Innovator Crafts 3,200MP Camera from Scanner Components

Yannick Richter, a German computer engineer known as Gigawipf, has achieved a remarkable feat in photographic innovation. He engineered and built a 3,200-megapixel medium-format camera, primarily utilizing a linear CCD scanner sensor and components created through 3D printing. His endeavor, named Project Gigapixel, distinguishes itself from previous attempts at building high-resolution cameras from scanner parts by going beyond mere assembly. Richter's approach involved a profound reverse-engineering process, allowing for greater practicality and significantly higher resolution.

Instead of simply repurposing existing scanner hardware, Richter meticulously deconstructed an Epson V-series 4800DPI scanner's CCD. He then reverse-engineered its intricate timing protocols, wrote entirely new software, and replaced most of the original scanner components with custom-designed parts optimized for photographic applications. This comprehensive overhaul also necessitated adapting the CCD sensor to a novel interface, a task that required extensive development. The core of the Project Gigapixel camera is a 12-line ILX561K CCD sensor, which captures images line by line, similar to a traditional scanner, by physically moving the sensor. While typical mirrorless cameras also build images sequentially, Richter's design shrinks this scanning mechanism while maintaining an astounding resolution, capable of producing images up to 80,000 x 40,000 pixels. To achieve this, the camera is designed to use medium-format 6x7 lenses, with Pentax Asahi 6x7 lenses being a preferred choice due to their manual aperture control and affordability. Further enhancing its functionality, Richter integrated a small CSI camera for live view focusing, a touchscreen, a custom user interface, and an NVMe SSD, alongside robust software to manage various settings.

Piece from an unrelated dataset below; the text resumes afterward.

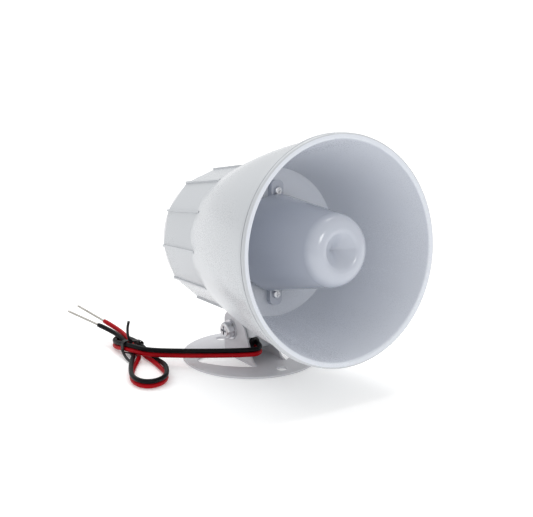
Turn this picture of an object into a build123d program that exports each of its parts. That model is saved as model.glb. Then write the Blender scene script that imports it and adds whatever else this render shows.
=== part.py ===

The practical implications of Project Gigapixel are significant, particularly for specialized photographic applications. While capturing a full-resolution image can take over 30 minutes due to current processing limitations, the camera's ability to produce exceptionally high-resolution photos of stationary subjects like architecture, still life, and landscapes is undeniable. Richter undertook this project as a unique and enjoyable engineering challenge, noting that his direct interfacing with the CCD controller provides raw data access and allows for innovative modes, such as a stationary line-scan mode and direct control over the preview camera's movement. The total material cost of his creation was approximately €570, presenting a highly cost-effective alternative to professional 100-megapixel medium-format cameras, which offer substantially lower resolution at a much higher price point.

This pioneering project not only highlights the boundless potential of DIY engineering and open-source collaboration but also demonstrates that with ingenuity and dedication, individuals can push the boundaries of conventional technology to create tools that are both innovative and accessible. It inspires a forward-thinking approach to problem-solving, fostering a culture where complex technological challenges are met with creative and hands-on solutions, ultimately enriching the fields of photography and engineering.